Les affinités de la doctrine chrétienne, de l’appareil conceptuel aristotélicien et de la pensée juridique classique ont ainsi favorisé l’affirmation d’une théorie de l’action de l’homme chrétien rigoureusement finaliste. Dans cette conception de la vie, l’ensemble de ses actes constituent autant de moyens au service d’une fin. Cette fin peut se situer en-dehors de l’homme (ainsi lorsqu’il bâtit une maison) ou en lui (lorsqu’il voit, lorsqu’il pense) : l’essentiel est qu’il est maître de ses actes et de l’orientation qu’il leur donne. Or, en soi-même comme dans le monde, cette action volontaire ne peut être orientée que vers la production d’une œuvre (que ce soit l’œuvre d’une pratique ou d’une création)   .

Cette conception de la « vie pour l’œuvre », irrémédiablement scindée entre un sujet responsable et les fins qu’il se donne, est celle que la théologie chrétienne, façonnée par les droits romain et biblique, aurait léguée à la modernité. En la matière, Agamben vise en premier lieu la « théologie humaniste » de Kant, dans la mesure où sa maxime visant à déterminer chacun de ses actes à l’aune de la dignité de l’Homme revient à radicaliser le finalisme de l’éthique chrétienne. A la manière du Narcisse de Freud, l’homme moderne serait cet être irrésistiblement porté vers lui-même et, pour les mêmes raisons, incapable de s’atteindre   .

Science sociale ou ontologie ?

Avec cette enquête généalogique qui s’arrête à Kant et à la pensée juridique allemande du XIXe siècle, Agamben reprend implicitement la critique formulée par Nietzsche contre les Lumières allemandes, encore façonnées par les perspectives métaphysiques et morales de la pensée judéo-chrétienne. Dans sa prédication exhortant à abandonner une culture des « fins » et des « œuvres » au profit d’une culture des « moyens » et de l’expérience, on entend l’écho du Zarathoustra du XIXe siècle dont l’évangile, jusqu’à présent prêché dans un désert, n’aurait rien perdu de son actualité   . Après ZarathoustraKarman oppose à son tour à la culture dite « occidentale » un nouvel orientalisme : une morale et une politique enracinées dans une conception de l’être originelle, dont les traces presque effacées seraient à chercher plus à l’est dans l’ère indo-européenne, entre la Grèce archaïque et l’Orient lointain, pas loin des montagnes du prophète nietzschéen qui parodiait déjà le canon chrétien   .
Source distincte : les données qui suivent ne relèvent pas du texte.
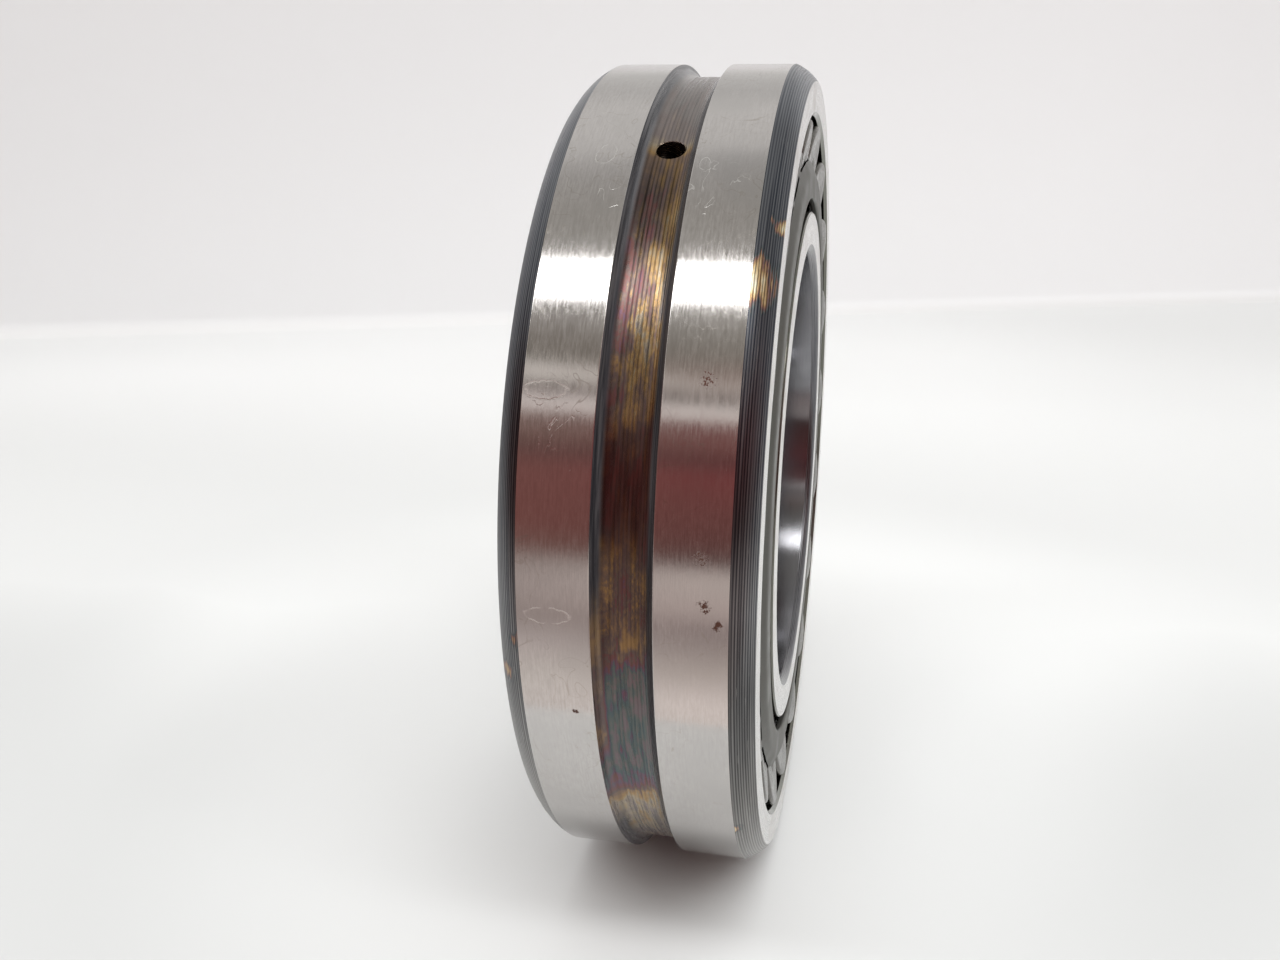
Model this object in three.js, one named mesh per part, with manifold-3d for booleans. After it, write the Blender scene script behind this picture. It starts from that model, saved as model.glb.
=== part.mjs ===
// A spherical roller bearing, 100 mm bore, 180 mm outside diameter, 46 mm wide.
// Millimetres. The bearing's centre is the origin, its axis is +Y and +Z is up, so it stands on its rim.
// Angles around the axis are counted from +X towards +Z.

import * as THREE from 'three';
import { mergeVertices } from 'three/addons/utils/BufferGeometryUtils.js';
import Module from 'manifold-3d';

const wasm = await Module();
wasm.setup();

const degrees = Math.PI / 180;

// Boundary dimensions
const outsideRadius = 90;
const boreRadius = 50;
const width = 46;
const halfWidth = width / 2;

// Rollers: two rows of barrels, each row tilted by the contact angle
const rollersPerRow = 19;
const pitch = 360 * degrees / rollersPerRow;
const pitchRadius = 70.5;
const contactAngle = 10 * degrees;
const rollerRadius = 10.5;
const rollerLength = 18;
const rollerCrownRadius = 80.5;
const rollerCornerAxial = 0.9;
const rollerCornerRadial = 1.1;
const rollerCentreDistance = pitchRadius / Math.cos(contactAngle);
const rollerOffset = pitchRadius * Math.tan(contactAngle);

// Running clearances
const racewayClearance = 0.3;
const windowClearance = 0.35;

// Outer ring
const racewayRadius = rollerCentreDistance + rollerRadius + racewayClearance;
const landEnd = 18.6;
const faceOuterRadius = 86.4;
const faceInnerRadius = 80.2;
const innerEdgeChamfer = 0.8;
const grooveHalfWidth = 5.55;
const grooveFloorHalfWidth = 4.1;
const grooveFloorRadius = 87.4;
const oilHoleCount = 3;
const oilHoleRadius = 2.75;
const firstOilHoleAngle = 57.7 * degrees;

// Inner ring
const shoulderRadius = 58.75;
const shoulderChamfer = 0.3;
const boreChamfer = 1.7;
const innerCentreLand = 1.8;
const innerRacewayEnd = 20;

// Guide ring, a loose wedge between the two rows
const guideBoreRadius = 62.3;
const guideOutsideRadius = 72.4;
const guideSideClearance = 0.35;

// Cages, pressed from sheet: a flange beside the rollers and a tapered wall with one window for each roller
const sheet = 1.6;
const flangeInnerRadius = 61.7;
const flangeFace = 22.95;
const flangeFlatRadius = 67;
const bendRadius = 70.8;
const bendFace = 22.2;
const wallRadius = 73.8;
const wallOutboard = 20.3;
const rimEdge = 2.2;

// Facets around each turned piece
const ringSegments = 60;
const cageSegments = 3 * rollersPerRow;
const rollerSegments = 16;
const windowSegments = 12;
const holeSegments = 12;
const racewaySteps = 6;
const innerRacewaySteps = 3;

const groundSteel = { color: 0xa8a6a2, roughness: 0.3, metalness: 1 };
const finishes = {
  outer_ring: groundSteel,
  inner_ring: { color: 0xb2b0ac, roughness: 0.25, metalness: 1 },
  guide_ring: { color: 0x77756f, roughness: 0.5, metalness: 1 },
  cage: { color: 0x55584f, roughness: 0.65, metalness: 0.8 },
  roller: { color: 0xbcbab6, roughness: 0.2, metalness: 1 },
};

// The radius of a facet's corners, for a round seat whose size is measured across its flats.
function acrossFlats(radius, segments) {
  return radius / Math.cos(Math.PI / segments);
}

// A ring or a roller turned from points [radius, axial] that run once around its section.
function turned(section, segments) {
  const facet = 2 * Math.PI / segments;
  const points = section.map(([radius, axial]) => new THREE.Vector2(radius, axial));
  return new THREE.LatheGeometry(points, segments, facet / 2);
}

function closed(section) {
  return [...section, section[0]];
}

// The other half of a section that is the same on both sides of the middle plane.
function mirrored(half) {
  return half.map(([radius, axial]) => [radius, -axial]).reverse();
}

// Points on a circle in the section plane, between two angles counted from the radial direction.
function arc(centre, radius, from, to, steps) {
  const points = [];
  for (let i = 0; i <= steps; i += 1) {
    const angle = from + (to - from) * i / steps;
    points.push([centre[0] + radius * Math.cos(angle), centre[1] + radius * Math.sin(angle)]);
  }
  return points;
}

function toSolid(geometry) {
  const bare = geometry.clone();
  bare.deleteAttribute('normal');
  bare.deleteAttribute('uv');
  const merged = mergeVertices(bare, 1e-4);
  const mesh = new wasm.Mesh({
    numProp: 3,
    vertProperties: new Float32Array(merged.attributes.position.array),
    triVerts: new Uint32Array(merged.index.array),
  });
  return new wasm.Manifold(mesh);
}

function toGeometry(solid) {
  const mesh = solid.getMesh();
  const geometry = new THREE.BufferGeometry();
  geometry.setAttribute('position', new THREE.BufferAttribute(new Float32Array(mesh.vertProperties), 3));
  geometry.setIndex(new THREE.BufferAttribute(new Uint32Array(mesh.triVerts), 1));
  geometry.computeVertexNormals();
  return geometry;
}

function named(name, geometry, finish) {
  const mesh = new THREE.Mesh(geometry, new THREE.MeshStandardMaterial(finish));
  mesh.name = name;
  return mesh;
}

// The spherical raceway is centred on the bearing, so the inner assembly can swing inside it.
function outerRingSection() {
  const outside = acrossFlats(outsideRadius, ringSegments);
  const racewayEnd = Math.acos((faceInnerRadius - innerEdgeChamfer) / racewayRadius);
  const outerHalf = [
    [grooveFloorRadius, grooveFloorHalfWidth],
    [outside, grooveHalfWidth],
    [outside, landEnd],
    [faceOuterRadius, halfWidth],
    [faceInnerRadius, halfWidth],
  ];
  const raceway = arc([0, 0], racewayRadius, racewayEnd, -racewayEnd, racewaySteps);
  return closed([...outerHalf, ...raceway, ...mirrored(outerHalf)]);
}

// A radial drill that reaches from outside the ring to inside its raceway.
function oilDrill(angle) {
  const inside = racewayRadius - 5;
  const outside = outsideRadius + 5;
  const drill = new THREE.CylinderGeometry(oilHoleRadius, oilHoleRadius, outside - inside, holeSegments);
  drill.rotateZ(-Math.PI / 2);
  drill.translate((outside + inside) / 2, 0, 0);
  drill.rotateY(-angle);
  return toSolid(drill);
}

function outerRing() {
  let ring = toSolid(turned(outerRingSection(), ringSegments));
  for (let i = 0; i < oilHoleCount; i += 1) {
    ring = ring.subtract(oilDrill(firstOilHoleAngle + i * 2 * Math.PI / oilHoleCount));
  }
  return named('outer_ring', toGeometry(ring), finishes.outer_ring);
}

// The inner raceway follows the rollers' crown, and ends in a plain shoulder with no flange.
function innerRacewayRadius(axial) {
  const crownCentre = rollerCentreDistance + rollerCrownRadius - rollerRadius;
  const centreRadius = crownCentre * Math.cos(contactAngle);
  const centreAxial = crownCentre * Math.sin(contactAngle);
  const crown = rollerCrownRadius + racewayClearance;
  return centreRadius - Math.sqrt(crown ** 2 - (axial - centreAxial) ** 2);
}

function innerRing() {
  const raceway = [];
  for (let i = 0; i <= innerRacewaySteps; i += 1) {
    const axial = innerCentreLand + (innerRacewayEnd - innerCentreLand) * i / innerRacewaySteps;
    raceway.push([innerRacewayRadius(axial), axial]);
  }
  const half = [
    ...raceway,
    [shoulderRadius, halfWidth - shoulderChamfer],
    [shoulderRadius - shoulderChamfer, halfWidth],
    [boreRadius + boreChamfer, halfWidth],
    [acrossFlats(boreRadius, ringSegments), halfWidth - boreChamfer],
  ];
  const section = closed([...half, ...mirrored(half)]);
  return named('inner_ring', turned(section, ringSegments), finishes.inner_ring);
}

// How far the rollers' inboard ends stand from the middle plane at a given radius.
function inboardEnd(radius) {
  const endRadius = pitchRadius + rollerLength / 2 * Math.sin(contactAngle);
  const endAxial = rollerOffset - rollerLength / 2 * Math.cos(contactAngle);
  return endAxial + (radius - endRadius) * Math.tan(contactAngle);
}

function guideRing() {
  const half = [
    [guideOutsideRadius, inboardEnd(guideOutsideRadius) - guideSideClearance],
    [guideBoreRadius, inboardEnd(guideBoreRadius) - guideSideClearance],
  ];
  const section = closed([...half, ...mirrored(half)]);
  return named('guide_ring', turned(section, ringSegments), finishes.guide_ring);
}

function barrelRadius(axial) {
  const drop = rollerCrownRadius - Math.sqrt(rollerCrownRadius ** 2 - axial ** 2);
  return rollerRadius - drop;
}

function rollerBarrel() {
  const shoulder = rollerLength / 2 - rollerCornerAxial;
  const half = [
    [0, rollerLength / 2],
    [barrelRadius(shoulder) - rollerCornerRadial, rollerLength / 2],
    [barrelRadius(shoulder), shoulder],
  ];
  return turned([...half, [rollerRadius, 0], ...mirrored(half)].reverse(), rollerSegments);
}

// The room that a roller needs in its cage. Its flats lie outside the roller's true round.
function windowCutter() {
  const end = rollerLength / 2 + windowClearance;
  const half = [
    [0, end],
    [acrossFlats(barrelRadius(end) + windowClearance, windowSegments), end],
  ];
  const middle = [acrossFlats(rollerRadius + windowClearance, windowSegments), 0];
  return turned([...half, middle, ...mirrored(half)].reverse(), windowSegments);
}

// Turns a barrel made on the Y axis to its place in a row: side is +1 for the +Y row, -1 for the other.
function placedRoller(side, angle) {
  const around = new THREE.Matrix4().makeRotationY(-angle);
  const out = new THREE.Matrix4().makeTranslation(pitchRadius, side * rollerOffset, 0);
  const tilt = new THREE.Matrix4().makeRotationZ(side * contactAngle);
  return around.multiply(out).multiply(tilt);
}

// The two rows are staggered by half a pitch.
function rollerAngle(side, index) {
  return (index + (side > 0 ? 0.5 : 0)) * pitch;
}

// Sheet section on the +Y side: the outside skin from the flange's lip to the inboard rim, and back inside.
function cageSection() {
  const slope = Math.tan(contactAngle);
  const wallAt = (axial) => wallRadius - (axial - rollerOffset) * slope;
  return closed([
    [flangeInnerRadius, flangeFace],
    [flangeInnerRadius, flangeFace - sheet],
    [flangeFlatRadius, flangeFace - sheet],
    [wallAt(wallOutboard) - sheet, wallOutboard - sheet / 2],
    [wallAt(rimEdge) - sheet, rimEdge],
    [wallAt(rimEdge), rimEdge],
    [wallAt(wallOutboard), wallOutboard],
    [bendRadius, bendFace],
    [flangeFlatRadius, flangeFace],
  ]);
}

function cage(name, side) {
  const section = cageSection().map(([radius, axial]) => [radius, side * axial]);
  const outward = side > 0 ? section : section.reverse();
  let solid = toSolid(turned(outward, cageSegments));
  const cutter = windowCutter();
  for (let i = 0; i < rollersPerRow; i += 1) {
    const placed = cutter.clone().applyMatrix4(placedRoller(side, rollerAngle(side, i)));
    solid = solid.subtract(toSolid(placed));
  }
  return named(name, toGeometry(solid), finishes.cage);
}

function rollerRow(prefix, side) {
  const row = new THREE.Group();
  const barrel = rollerBarrel();
  for (let i = 0; i < rollersPerRow; i += 1) {
    const number = String(i + 1).padStart(2, '0');
    const roller = named(`${prefix}_${number}`, barrel, finishes.roller);
    roller.applyMatrix4(placedRoller(side, rollerAngle(side, i)));
    row.add(roller);
  }
  return row;
}

const bearing = new THREE.Group();
bearing.add(outerRing());
bearing.add(innerRing());
bearing.add(guideRing());
bearing.add(cage('cage_right', 1));
bearing.add(cage('cage_left', -1));
bearing.add(rollerRow('roller_right', 1));
bearing.add(rollerRow('roller_left', -1));

export default bearing;
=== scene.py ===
import math

import bmesh
import bpy
from mathutils import Matrix, Vector


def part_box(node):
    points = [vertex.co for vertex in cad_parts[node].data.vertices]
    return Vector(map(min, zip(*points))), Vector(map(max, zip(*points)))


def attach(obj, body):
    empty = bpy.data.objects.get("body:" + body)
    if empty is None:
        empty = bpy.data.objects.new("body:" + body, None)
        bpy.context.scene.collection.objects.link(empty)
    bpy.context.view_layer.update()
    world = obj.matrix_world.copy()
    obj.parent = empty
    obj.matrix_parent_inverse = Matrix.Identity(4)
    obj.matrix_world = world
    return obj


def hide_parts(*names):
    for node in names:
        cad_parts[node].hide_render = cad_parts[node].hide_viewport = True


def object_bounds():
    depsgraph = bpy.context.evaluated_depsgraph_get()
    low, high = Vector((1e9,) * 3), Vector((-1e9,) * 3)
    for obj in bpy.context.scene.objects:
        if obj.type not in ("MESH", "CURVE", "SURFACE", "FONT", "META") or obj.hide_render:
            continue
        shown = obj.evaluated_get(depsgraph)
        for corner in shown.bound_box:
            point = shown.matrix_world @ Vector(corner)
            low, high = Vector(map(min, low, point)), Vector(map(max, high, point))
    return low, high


# The looks of a spherical roller bearing that stands on its rim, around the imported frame.
# Sections and sizes are in millimetres and become metres when a mesh is made.
# The bearing's axis is +Y. Angles around it are counted from +X towards +Z.

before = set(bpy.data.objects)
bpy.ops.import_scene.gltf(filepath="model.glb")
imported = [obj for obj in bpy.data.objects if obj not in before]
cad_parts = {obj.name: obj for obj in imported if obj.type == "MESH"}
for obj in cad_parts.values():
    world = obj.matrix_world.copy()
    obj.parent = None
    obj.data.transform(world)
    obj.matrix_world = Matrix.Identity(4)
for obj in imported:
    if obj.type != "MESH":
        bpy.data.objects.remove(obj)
cad_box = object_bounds()

MM = 0.001
DEG = math.pi / 180


def reach(node, axis):
    """How far a CAD node reaches from the origin along one axis, in millimetres."""
    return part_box(node)[1][axis] / MM


OUTSIDE = reach("outer_ring", 0)
HALF_WIDTH = reach("outer_ring", 1)

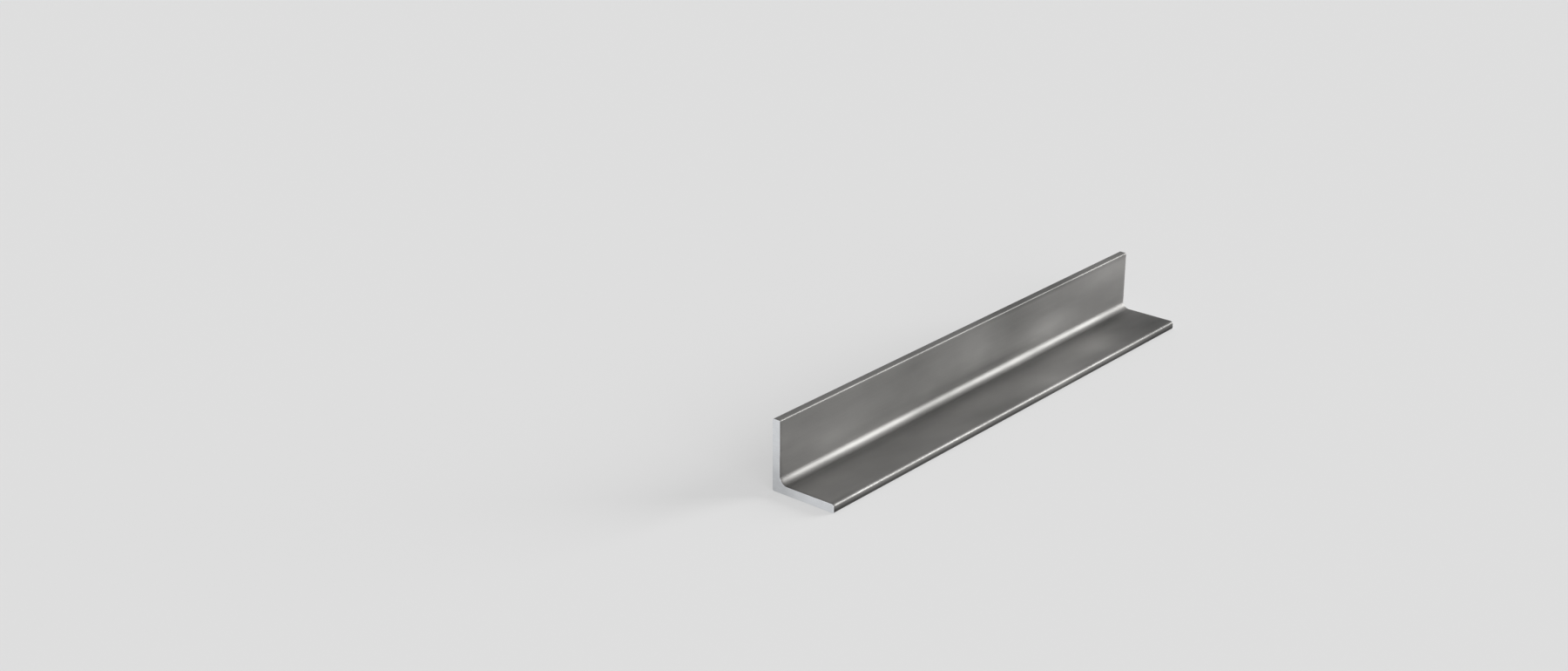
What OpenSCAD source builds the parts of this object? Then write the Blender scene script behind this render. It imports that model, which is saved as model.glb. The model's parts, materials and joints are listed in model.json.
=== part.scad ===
// Equal leg angle section: a hot rolled L shaped steel bar, sawn square to length.
// It lies on one leg with the other leg upright. X runs across the lying leg, Y along
// the bar and Z up. The origin is the middle of the face that it lies on.

/* [Legs] */
// Outside width of the lying leg, from heel to toe
base_leg_width = 50; // [30:1:100]
// Outside height of the upright leg, from heel to toe
upright_leg_height = 50; // [30:1:100]
// Thickness of both legs
leg_thickness = 6; // [5:0.5:10]

/* [Rolled edges] */
// Radius of the fillet in the root, where the inside faces meet
root_radius = 5.5; // [3:0.5:14]
// Radius of the inside edge of the lying leg's toe
base_toe_radius = 2; // [0.5:0.25:4]
// Radius of the inside edge of the upright leg's toe
upright_toe_radius = 1; // [0.5:0.25:4]
// Radius of the outside edge of each toe, which the rolls leave nearly sharp
toe_outer_radius = 1; // [0.2:0.1:1.5]
// Radius of the outside corner of the heel
heel_radius = 1; // [0.2:0.1:2]

/* [Cut length] */
// Length of the piece between its two sawn ends
cut_length = 400; // [100:10:6000]

/* [Hidden] */
$fn = 96;
steel_colour = [0.46, 0.46, 0.455];

// What a rolled edge takes off a square corner. The directions point from the corner
// into the metal, and the round is tangent to both faces there.
module corner_waste(corner, into_metal, radius) {
    difference() {
        translate(corner)
            square(2 * radius, center = true);
        translate(corner + radius * into_metal)
            circle(r = radius);
    }
}

// The metal that fills the root between the inside faces. It starts in the middle of
// the legs' thickness, so that it overlaps them, and ends where it is tangent to them.
module root_fillet() {
    inside_corner = [leg_thickness, leg_thickness];
    start = inside_corner / 2;
    end = inside_corner + [root_radius, root_radius];
    difference() {
        translate(start)
            square(end - start);
        translate(end)
            circle(r = root_radius);
    }
}

// The rolled section, with its heel at the origin and its legs along X and Y.
module rolled_section() {
    base_toe = [base_leg_width, 0];
    base_toe_inside = [base_leg_width, leg_thickness];
    upright_toe = [0, upright_leg_height];
    upright_toe_inside = [leg_thickness, upright_leg_height];
    difference() {
        union() {
            square([base_leg_width, leg_thickness]);
            square([leg_thickness, upright_leg_height]);
            root_fillet();
        }
        corner_waste([0, 0], [1, 1], heel_radius);
        corner_waste(base_toe, [-1, 1], toe_outer_radius);
        corner_waste(base_toe_inside, [-1, -1], base_toe_radius);
        corner_waste(upright_toe, [1, -1], toe_outer_radius);
        corner_waste(upright_toe_inside, [-1, -1], upright_toe_radius);
    }
}

// The bar: the section drawn along Y, with both ends sawn square.
module angle_section() {
    color(steel_colour)
        translate([-base_leg_width / 2, 0, 0])
            rotate([90, 0, 0])
                linear_extrude(height = cut_length, center = true)
                    rolled_section();
}

angle_section();
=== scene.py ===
# %% [markdown]
# A short length of steel angle, as it comes from the rolling mill and the saw.
#
# The real bar was one red hot billet, squeezed through grooved rolls until its section was
# an L with two equal legs. The rolls leave a fillet in the inside corner, round the inside
# edge of each toe and keep the outside edges almost sharp. The bar cooled to a dark satin
# grey, and then a saw cut it square, which left bright metal on both ends.
#
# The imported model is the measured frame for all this. It is loaded first, and its box is
# kept, so that the dressed bar can be compared with it at the end.

# %% Load the measured bar
import json
from math import cos, exp, pi, radians, sin

import bmesh
import bpy
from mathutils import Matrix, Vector, noise


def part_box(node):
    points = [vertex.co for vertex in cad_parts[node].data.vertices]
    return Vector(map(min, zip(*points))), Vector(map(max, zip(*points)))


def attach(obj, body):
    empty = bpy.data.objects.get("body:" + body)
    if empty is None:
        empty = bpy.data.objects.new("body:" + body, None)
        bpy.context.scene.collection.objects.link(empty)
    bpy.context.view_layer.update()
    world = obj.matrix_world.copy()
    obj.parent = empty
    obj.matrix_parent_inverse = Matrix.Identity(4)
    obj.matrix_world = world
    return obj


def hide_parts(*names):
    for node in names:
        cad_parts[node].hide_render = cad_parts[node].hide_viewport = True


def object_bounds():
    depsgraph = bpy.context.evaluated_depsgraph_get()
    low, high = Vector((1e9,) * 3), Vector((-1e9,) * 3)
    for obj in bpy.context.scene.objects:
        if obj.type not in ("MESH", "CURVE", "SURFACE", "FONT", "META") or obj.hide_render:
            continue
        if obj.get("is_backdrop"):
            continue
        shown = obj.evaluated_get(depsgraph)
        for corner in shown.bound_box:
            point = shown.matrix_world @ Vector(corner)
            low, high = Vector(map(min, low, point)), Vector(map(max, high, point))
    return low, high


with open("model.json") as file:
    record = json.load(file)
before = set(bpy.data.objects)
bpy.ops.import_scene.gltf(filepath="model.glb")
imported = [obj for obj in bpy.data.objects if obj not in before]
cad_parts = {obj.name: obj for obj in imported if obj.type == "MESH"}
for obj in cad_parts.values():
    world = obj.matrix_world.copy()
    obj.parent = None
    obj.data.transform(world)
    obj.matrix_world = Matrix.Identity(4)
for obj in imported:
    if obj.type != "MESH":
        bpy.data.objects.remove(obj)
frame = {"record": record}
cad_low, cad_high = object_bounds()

MM = 0.001
NODE = "angle_section"


def in_mm(place):
    return [round(c / MM, 2) for c in place]


print("bar from", in_mm(cad_low), "to", in_mm(cad_high), "mm")

# %% [markdown]
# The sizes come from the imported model. Its box gives the width of each leg and the length,
# and the flat faces that it states as mounts give the thickness. Only the radii of the
# rolled edges are written here, because no box or mount holds them. They are the values
# of the part's source: the toe of the lying leg is a little rounder than the other one.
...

La lecture, toujours stimulante, souvent passionnante, parfois déroutante   , interroge cependant par l’ambiguïté de son rapport au réel, à la matérialité de l’histoire. D’une certaine manière, la modernité artistique portée par le mouvement expressionniste ou par le mouvement cubiste a précisément consisté à abandonner l’œuvre au profit du jeu sur la forme et la couleur. Dans les arts contemporains et dans les lettres, l’essai et le geste se sont imposés comme les formes les plus nobles, souvent aux dépens de l’intérêt pour l’œuvre produite – même si collectionneurs et investisseurs y ont vu l’opportunité de multiplier leurs achats d’esquisses, de brouillons et autres traces   . Le « chef-d’œuvre » a été balayé par la « performance ». Sur un autre plan, le sens à accorder à la mise en cause d’une culture des « fins » et des « œuvres » pose question, lorsqu’elle est formulée par un auteur chez lequel on a rarement pu observer avec autant d’éclat une volonté si marquée de faire œuvre   . Bref, une telle archéologie désempare assurément l’histoire, au sens où le goût de la contemplation philosophique conduit sans doute Agamben à accorder aux textes théoriques qui l’intéressent une valeur documentaire que ne reconnaîtraient pas les historiens – et tous ceux qui, d’une manière ou d’une autre, entendent comprendre la société moderne sous l’angle de sa factualité.

Mais c’est peut-être que l’intérêt et l’enjeu de la réflexion sont ailleurs : si, comme on peut le penser, Agamben partage l’hostilité de Foucault vis-à-vis des sciences sociales, son texte dit moins ce qui est que ce qui peut et pourrait être. Dans ce sens, tout en offrant l’occasion de méditer de beaux textes, il fait essentiellement acte d’ontologie. Il met à disposition de ses lecteurs de quoi enrichir et varier leur expérience, leur usage de soi, leur mode d’être.